The book is full of insights and this is reflected in engaging chapters headings such as “Lost in the Current” and ” Upgrading to Heaven”. He makes an interesting point about the tyranny of the Internet and how capitalism has effectively made it compulsory to be connected through fear of missing out. He suggests that in the future “the right to non-information, to non-update, and to silence will be a privilege-and one of the indicators of quality of life”. (p 153). This is effectively a call to emancipate ourselves from the need to be “always on”. In this he seems close to sociologists like Zygmunt Bauman (Liquid Modernity).
There are some great metaphors used in the describing how our minds deal with internet use. He talks about the mind as an organ whose business it is to keep busy and that the internet obliges it by feeding it incessantly. For example, this passage. “Our mind often enters an information bulimia that is stressful, as we chase more information and stimulation for the mind. “enough” never arrives. New information gives birth to yet more information…We swallow anything set in front of us without chewing, like information hungry beasts.” (p.228).
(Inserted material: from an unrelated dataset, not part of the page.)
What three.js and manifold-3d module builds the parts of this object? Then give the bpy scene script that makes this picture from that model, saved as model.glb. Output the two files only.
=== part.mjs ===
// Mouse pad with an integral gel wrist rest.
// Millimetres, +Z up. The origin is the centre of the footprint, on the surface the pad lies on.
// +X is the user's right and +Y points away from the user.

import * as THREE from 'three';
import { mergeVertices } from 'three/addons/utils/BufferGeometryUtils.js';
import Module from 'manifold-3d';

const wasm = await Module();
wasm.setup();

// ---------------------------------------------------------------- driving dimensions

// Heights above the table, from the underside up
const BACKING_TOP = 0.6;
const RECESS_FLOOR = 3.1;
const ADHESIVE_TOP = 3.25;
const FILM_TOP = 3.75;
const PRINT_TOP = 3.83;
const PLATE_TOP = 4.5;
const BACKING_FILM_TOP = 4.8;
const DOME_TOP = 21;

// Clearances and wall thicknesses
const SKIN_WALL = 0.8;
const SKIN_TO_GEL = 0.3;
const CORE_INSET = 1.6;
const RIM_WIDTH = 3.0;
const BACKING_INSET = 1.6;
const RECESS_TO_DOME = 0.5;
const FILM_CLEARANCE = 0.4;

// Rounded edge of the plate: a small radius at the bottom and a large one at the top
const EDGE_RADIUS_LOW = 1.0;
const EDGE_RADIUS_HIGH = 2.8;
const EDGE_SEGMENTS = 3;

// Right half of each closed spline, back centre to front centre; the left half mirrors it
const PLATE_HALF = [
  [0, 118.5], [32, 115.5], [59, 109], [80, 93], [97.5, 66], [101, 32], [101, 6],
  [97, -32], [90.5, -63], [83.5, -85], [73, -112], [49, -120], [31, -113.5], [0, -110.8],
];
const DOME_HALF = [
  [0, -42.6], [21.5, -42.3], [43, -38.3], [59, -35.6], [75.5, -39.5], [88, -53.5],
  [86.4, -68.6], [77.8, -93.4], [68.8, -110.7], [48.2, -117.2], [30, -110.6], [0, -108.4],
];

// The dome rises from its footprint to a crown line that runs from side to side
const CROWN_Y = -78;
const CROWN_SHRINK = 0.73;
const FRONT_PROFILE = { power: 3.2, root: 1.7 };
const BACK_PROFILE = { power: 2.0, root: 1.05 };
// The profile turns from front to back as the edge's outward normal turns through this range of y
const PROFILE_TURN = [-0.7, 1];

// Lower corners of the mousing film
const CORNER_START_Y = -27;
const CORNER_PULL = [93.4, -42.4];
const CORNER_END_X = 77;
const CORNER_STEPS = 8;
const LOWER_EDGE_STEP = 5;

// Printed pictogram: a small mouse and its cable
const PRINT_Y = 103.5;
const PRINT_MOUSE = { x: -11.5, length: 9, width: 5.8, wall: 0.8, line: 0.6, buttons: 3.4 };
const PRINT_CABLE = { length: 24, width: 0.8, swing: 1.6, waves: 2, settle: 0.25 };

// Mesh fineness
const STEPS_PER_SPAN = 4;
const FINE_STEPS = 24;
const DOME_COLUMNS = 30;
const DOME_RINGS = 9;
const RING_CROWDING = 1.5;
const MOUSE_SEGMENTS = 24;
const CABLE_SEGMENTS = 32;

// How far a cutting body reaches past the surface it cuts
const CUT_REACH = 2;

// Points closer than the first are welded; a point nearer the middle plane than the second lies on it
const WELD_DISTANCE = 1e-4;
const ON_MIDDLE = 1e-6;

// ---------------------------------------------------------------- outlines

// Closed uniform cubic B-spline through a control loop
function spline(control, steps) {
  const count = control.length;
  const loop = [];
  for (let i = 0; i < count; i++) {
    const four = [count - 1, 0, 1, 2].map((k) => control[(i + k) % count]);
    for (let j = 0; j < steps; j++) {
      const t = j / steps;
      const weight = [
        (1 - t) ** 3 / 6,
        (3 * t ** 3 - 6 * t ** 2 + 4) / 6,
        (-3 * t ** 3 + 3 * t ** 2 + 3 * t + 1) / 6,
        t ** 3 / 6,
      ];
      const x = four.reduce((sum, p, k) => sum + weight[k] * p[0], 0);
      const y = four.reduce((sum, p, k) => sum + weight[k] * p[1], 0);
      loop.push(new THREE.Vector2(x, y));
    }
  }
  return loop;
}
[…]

He makes provocative points about the flattening of gender too by suggesting that the distracting effects of the Internet and the warping of our one pointed attention start to make men less directed in life: “the information society, pulling us in several directions, actually weakens our steadfastness and sense of direction, distracting us from a clear path which can only arise from within” (p.85).
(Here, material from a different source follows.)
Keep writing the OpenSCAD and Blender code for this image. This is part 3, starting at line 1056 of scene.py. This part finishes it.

He also makes most interesting comments about the Internet and its effect on our sexual self-expression where he describes porn addiction, the hollowing out of intimacy and masturbation as merely our attempts to reconnect with a progressively alienated human sensorium and as a result of feeling disconnected.
The book is a little rough in places. As a translation, the prose occasionally seems little flat but this hardly intrudes to spoil reading pleasure. It is true that many of his arguments have been predicted by Marshall McLuhan who talked about the steady dissipation of identity, the dangerous thrill of hunting in an all-at-once world with no boundaries and the amputation of our nervous systems over time by computing apparata. McLuhan also believed that this process robbed us of our awareness and that this anaesthetic effect was a necessary masking part of the process so as to reduce the trauma that dramatic changes in our sensorial environment bring about. What Quariroli does however is relate these abstract ideas to the peculiarities of internet usage that we can all identify with.
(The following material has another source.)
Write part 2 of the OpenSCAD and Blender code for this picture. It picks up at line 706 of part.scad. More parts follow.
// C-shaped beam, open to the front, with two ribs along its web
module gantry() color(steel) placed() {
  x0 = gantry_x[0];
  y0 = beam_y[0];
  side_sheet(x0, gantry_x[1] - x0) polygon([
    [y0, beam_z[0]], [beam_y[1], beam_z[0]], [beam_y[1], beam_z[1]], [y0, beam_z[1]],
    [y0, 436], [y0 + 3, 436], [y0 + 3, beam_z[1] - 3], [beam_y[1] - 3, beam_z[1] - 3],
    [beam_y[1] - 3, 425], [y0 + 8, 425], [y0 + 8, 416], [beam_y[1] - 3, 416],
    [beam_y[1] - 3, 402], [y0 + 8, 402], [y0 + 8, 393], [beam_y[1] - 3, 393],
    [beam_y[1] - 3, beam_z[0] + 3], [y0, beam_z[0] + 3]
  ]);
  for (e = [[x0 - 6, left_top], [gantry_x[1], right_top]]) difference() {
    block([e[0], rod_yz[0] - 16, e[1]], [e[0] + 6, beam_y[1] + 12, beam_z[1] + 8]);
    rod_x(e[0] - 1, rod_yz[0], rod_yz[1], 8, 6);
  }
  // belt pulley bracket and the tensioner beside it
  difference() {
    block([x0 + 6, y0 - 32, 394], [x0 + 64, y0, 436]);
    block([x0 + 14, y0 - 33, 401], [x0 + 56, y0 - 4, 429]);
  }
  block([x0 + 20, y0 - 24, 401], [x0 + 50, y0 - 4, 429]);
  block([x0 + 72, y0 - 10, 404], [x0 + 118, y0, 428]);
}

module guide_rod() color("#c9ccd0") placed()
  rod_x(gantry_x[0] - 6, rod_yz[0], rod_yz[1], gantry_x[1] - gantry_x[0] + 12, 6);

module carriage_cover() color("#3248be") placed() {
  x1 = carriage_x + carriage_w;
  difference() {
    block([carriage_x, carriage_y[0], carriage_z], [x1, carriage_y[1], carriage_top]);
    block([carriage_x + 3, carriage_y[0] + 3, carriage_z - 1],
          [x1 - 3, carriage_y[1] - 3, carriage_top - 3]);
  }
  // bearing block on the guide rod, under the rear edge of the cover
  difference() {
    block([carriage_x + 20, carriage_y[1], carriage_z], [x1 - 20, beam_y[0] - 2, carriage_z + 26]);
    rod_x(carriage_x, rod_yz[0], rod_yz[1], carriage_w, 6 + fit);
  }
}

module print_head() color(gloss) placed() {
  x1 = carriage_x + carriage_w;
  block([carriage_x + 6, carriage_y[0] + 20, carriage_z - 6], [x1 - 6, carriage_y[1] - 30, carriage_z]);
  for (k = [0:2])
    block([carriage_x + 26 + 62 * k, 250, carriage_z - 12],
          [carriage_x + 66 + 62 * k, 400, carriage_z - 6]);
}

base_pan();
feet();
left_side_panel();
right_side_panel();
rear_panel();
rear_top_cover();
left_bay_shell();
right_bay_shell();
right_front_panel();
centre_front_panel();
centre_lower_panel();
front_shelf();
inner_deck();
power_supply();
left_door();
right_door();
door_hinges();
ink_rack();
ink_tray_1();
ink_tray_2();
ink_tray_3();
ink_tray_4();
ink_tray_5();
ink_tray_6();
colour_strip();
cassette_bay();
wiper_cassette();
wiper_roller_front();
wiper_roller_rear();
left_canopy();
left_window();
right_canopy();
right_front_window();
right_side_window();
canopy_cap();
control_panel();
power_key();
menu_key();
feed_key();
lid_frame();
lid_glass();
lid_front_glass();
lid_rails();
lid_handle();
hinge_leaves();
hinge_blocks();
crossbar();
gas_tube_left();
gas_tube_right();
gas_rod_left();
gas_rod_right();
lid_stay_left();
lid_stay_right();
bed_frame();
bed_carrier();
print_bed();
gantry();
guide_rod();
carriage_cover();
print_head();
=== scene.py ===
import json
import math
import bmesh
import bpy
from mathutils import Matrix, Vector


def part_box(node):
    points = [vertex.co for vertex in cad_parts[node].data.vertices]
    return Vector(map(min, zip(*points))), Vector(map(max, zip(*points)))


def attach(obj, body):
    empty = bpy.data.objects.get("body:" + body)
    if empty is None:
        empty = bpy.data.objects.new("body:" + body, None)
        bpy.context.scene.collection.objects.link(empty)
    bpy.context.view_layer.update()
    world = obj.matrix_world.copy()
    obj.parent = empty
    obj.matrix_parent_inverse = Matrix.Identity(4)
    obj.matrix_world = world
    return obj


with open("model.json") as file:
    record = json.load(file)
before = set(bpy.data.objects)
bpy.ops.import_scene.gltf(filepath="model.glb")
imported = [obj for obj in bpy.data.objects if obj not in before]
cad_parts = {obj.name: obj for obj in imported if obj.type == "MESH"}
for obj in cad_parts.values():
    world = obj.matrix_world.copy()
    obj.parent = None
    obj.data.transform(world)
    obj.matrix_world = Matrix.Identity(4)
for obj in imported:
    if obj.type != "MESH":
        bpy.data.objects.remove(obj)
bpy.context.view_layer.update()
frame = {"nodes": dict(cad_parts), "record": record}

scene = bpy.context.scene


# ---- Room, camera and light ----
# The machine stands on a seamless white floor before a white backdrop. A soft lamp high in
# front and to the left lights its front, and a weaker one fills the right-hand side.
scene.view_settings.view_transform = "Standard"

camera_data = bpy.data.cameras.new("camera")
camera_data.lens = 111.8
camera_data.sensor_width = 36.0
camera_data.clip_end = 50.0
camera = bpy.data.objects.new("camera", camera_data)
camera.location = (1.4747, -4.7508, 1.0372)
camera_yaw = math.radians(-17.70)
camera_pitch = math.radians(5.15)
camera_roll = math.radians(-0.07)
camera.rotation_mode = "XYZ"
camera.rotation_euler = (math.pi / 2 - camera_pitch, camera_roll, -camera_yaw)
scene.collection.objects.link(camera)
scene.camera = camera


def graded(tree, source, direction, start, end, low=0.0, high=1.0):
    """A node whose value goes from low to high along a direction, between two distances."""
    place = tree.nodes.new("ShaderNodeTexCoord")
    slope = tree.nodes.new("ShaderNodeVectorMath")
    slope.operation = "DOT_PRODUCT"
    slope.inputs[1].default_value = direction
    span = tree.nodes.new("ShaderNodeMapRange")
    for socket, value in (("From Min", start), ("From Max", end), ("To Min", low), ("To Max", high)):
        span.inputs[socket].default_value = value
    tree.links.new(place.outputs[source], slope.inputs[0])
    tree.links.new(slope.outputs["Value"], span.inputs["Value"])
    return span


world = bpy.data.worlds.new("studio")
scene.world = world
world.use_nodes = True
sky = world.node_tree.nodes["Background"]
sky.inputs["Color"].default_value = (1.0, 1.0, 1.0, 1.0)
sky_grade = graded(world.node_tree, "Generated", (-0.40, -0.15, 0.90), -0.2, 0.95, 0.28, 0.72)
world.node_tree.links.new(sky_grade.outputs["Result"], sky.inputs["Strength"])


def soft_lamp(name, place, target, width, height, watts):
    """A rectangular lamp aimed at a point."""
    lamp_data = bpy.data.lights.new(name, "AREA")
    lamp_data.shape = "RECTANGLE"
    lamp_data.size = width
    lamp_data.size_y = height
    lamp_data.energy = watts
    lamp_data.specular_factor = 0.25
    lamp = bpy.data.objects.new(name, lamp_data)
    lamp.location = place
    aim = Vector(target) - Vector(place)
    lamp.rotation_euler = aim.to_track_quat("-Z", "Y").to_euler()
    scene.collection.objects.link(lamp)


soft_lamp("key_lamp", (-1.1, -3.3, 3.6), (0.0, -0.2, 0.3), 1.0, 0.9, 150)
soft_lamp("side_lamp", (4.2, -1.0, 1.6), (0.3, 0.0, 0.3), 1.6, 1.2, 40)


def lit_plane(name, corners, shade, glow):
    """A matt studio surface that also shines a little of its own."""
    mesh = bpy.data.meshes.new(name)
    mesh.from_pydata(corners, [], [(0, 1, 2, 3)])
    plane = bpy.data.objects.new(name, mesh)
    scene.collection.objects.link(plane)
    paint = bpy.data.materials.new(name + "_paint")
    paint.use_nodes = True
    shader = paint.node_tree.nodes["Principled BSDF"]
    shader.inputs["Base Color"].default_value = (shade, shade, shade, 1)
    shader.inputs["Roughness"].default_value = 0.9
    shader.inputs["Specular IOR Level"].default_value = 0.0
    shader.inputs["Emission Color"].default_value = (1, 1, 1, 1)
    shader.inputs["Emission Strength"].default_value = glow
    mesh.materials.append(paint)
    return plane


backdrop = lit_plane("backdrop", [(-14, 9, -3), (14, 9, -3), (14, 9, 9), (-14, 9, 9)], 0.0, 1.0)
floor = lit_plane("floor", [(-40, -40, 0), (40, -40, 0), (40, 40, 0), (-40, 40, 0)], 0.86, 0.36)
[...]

Overall, I would recommend this book to anyone with an interested in looking at our current immersion in digital worlds with greater scrutiny and a bit more critical distance. The author seems exasperated with the limits of narrow positivism. As a mindful and experienced meditator predicates much of his thesis on the idea of consciousness beyond the human brain. Some may find this off putting. If you have an interest in Buddhism, meditation and mindful spirituality you will probably have an easier time reading the book but the author shies away from dogmatism in his writing and no-one should find him too esoteric.
It may be that in two decades or so, books such as these will be vindicated as prescient in that they warn us of the dangers of recklessly ensconcing ourselves in new technologies, the total effects of which we do not properly understand. As our species gasps for mental headspace on the evolutionary shore of a new paradigms in information flow and availability, book such as this from Quartiroli are a salutary addition to our critical thinking toolkit.